**AIM OF THE EXERCISE**
Write out, precisely and in full, each line of the material.

**RECORDED INFORMATION**
══════════════════════════════
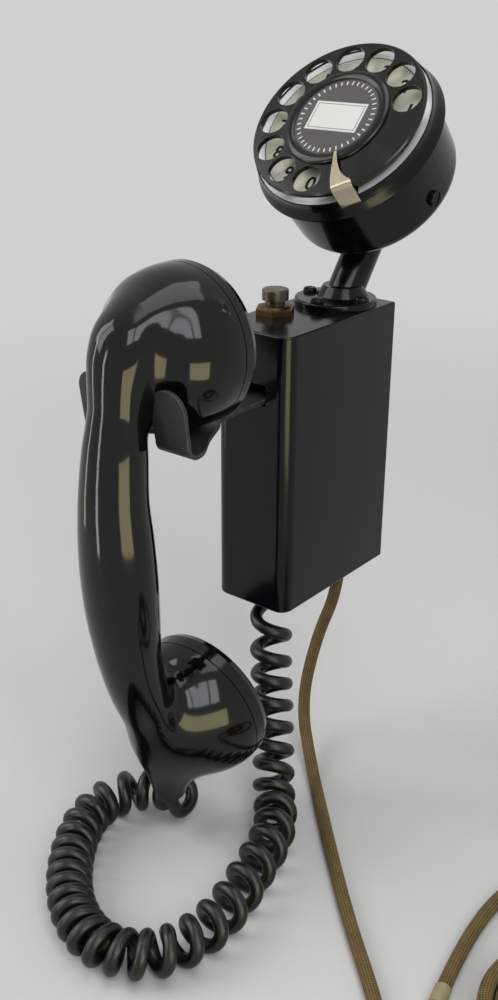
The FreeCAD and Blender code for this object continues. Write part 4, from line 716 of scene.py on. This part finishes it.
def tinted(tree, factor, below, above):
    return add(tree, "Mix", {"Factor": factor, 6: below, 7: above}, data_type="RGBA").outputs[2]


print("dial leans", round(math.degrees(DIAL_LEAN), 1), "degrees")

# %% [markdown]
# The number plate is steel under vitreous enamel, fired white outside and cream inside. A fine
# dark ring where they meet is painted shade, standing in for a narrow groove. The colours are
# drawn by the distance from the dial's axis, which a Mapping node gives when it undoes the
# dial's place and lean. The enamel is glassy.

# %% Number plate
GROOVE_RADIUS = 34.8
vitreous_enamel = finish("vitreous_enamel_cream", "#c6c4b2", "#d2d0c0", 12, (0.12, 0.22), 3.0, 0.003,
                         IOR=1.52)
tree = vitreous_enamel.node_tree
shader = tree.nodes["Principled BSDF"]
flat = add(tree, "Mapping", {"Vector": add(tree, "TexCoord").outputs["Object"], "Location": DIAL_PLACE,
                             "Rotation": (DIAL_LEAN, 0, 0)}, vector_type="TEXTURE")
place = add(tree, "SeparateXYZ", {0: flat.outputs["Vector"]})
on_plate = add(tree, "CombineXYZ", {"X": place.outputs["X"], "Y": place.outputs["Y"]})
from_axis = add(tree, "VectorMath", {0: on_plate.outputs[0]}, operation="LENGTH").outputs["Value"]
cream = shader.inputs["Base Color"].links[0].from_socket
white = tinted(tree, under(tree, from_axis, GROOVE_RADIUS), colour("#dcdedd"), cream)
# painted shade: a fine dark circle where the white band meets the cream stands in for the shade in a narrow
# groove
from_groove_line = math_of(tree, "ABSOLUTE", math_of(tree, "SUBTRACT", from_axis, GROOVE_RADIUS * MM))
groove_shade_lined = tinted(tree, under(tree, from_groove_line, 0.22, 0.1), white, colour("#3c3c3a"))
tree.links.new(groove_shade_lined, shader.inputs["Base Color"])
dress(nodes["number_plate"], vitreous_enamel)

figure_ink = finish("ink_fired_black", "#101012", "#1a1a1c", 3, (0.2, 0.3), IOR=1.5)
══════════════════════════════
**RESULT FOR THIS EXERCISE**
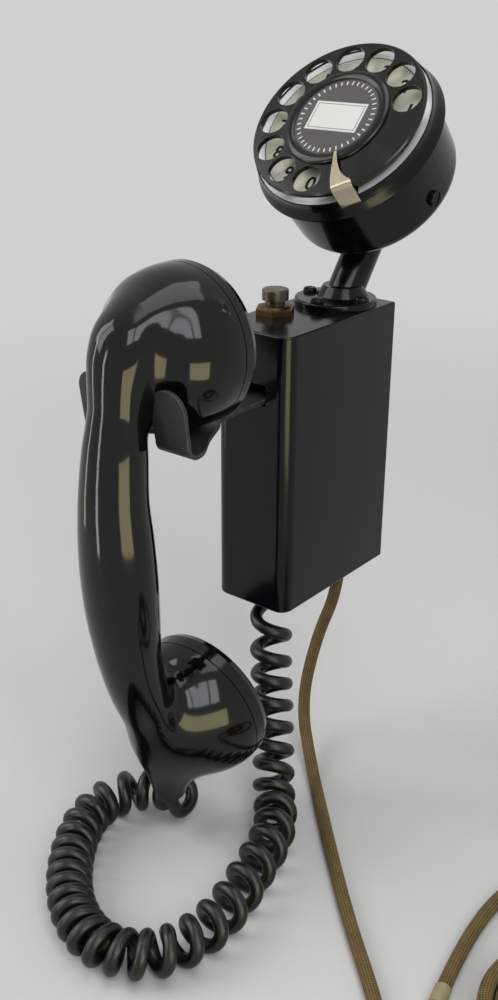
The FreeCAD and Blender code for this object continues. Write part 4, from line 716 of scene.py on. This part finishes it.
def tinted(tree, factor, below, above):
    return add(tree, "Mix", {"Factor": factor, 6: below, 7: above}, data_type="RGBA").outputs[2]


print("dial leans", round(math.degrees(DIAL_LEAN), 1), "degrees")

# %% [markdown]
# The number plate is steel under vitreous enamel, fired white outside and cream inside. A fine
# dark ring where they meet is painted shade, standing in for a narrow groove. The colours are
# drawn by the distance from the dial's axis, which a Mapping node gives when it undoes the
# dial's place and lean. The enamel is glassy.

# %% Number plate
GROOVE_RADIUS = 34.8
vitreous_enamel = finish("vitreous_enamel_cream", "#c6c4b2", "#d2d0c0", 12, (0.12, 0.22), 3.0, 0.003,
                         IOR=1.52)
tree = vitreous_enamel.node_tree
shader = tree.nodes["Principled BSDF"]
flat = add(tree, "Mapping", {"Vector": add(tree, "TexCoord").outputs["Object"], "Location": DIAL_PLACE,
                             "Rotation": (DIAL_LEAN, 0, 0)}, vector_type="TEXTURE")
place = add(tree, "SeparateXYZ", {0: flat.outputs["Vector"]})
on_plate = add(tree, "CombineXYZ", {"X": place.outputs["X"], "Y": place.outputs["Y"]})
from_axis = add(tree, "VectorMath", {0: on_plate.outputs[0]}, operation="LENGTH").outputs["Value"]
cream = shader.inputs["Base Color"].links[0].from_socket
white = tinted(tree, under(tree, from_axis, GROOVE_RADIUS), colour("#dcdedd"), cream)
# painted shade: a fine dark circle where the white band meets the cream stands in for the shade in a narrow
# groove
from_groove_line = math_of(tree, "ABSOLUTE", math_of(tree, "SUBTRACT", from_axis, GROOVE_RADIUS * MM))
groove_shade_lined = tinted(tree, under(tree, from_groove_line, 0.22, 0.1), white, colour("#3c3c3a"))
tree.links.new(groove_shade_lined, shader.inputs["Base Color"])
dress(nodes["number_plate"], vitreous_enamel)

figure_ink = finish("ink_fired_black", "#101012", "#1a1a1c", 3, (0.2, 0.3), IOR=1.5)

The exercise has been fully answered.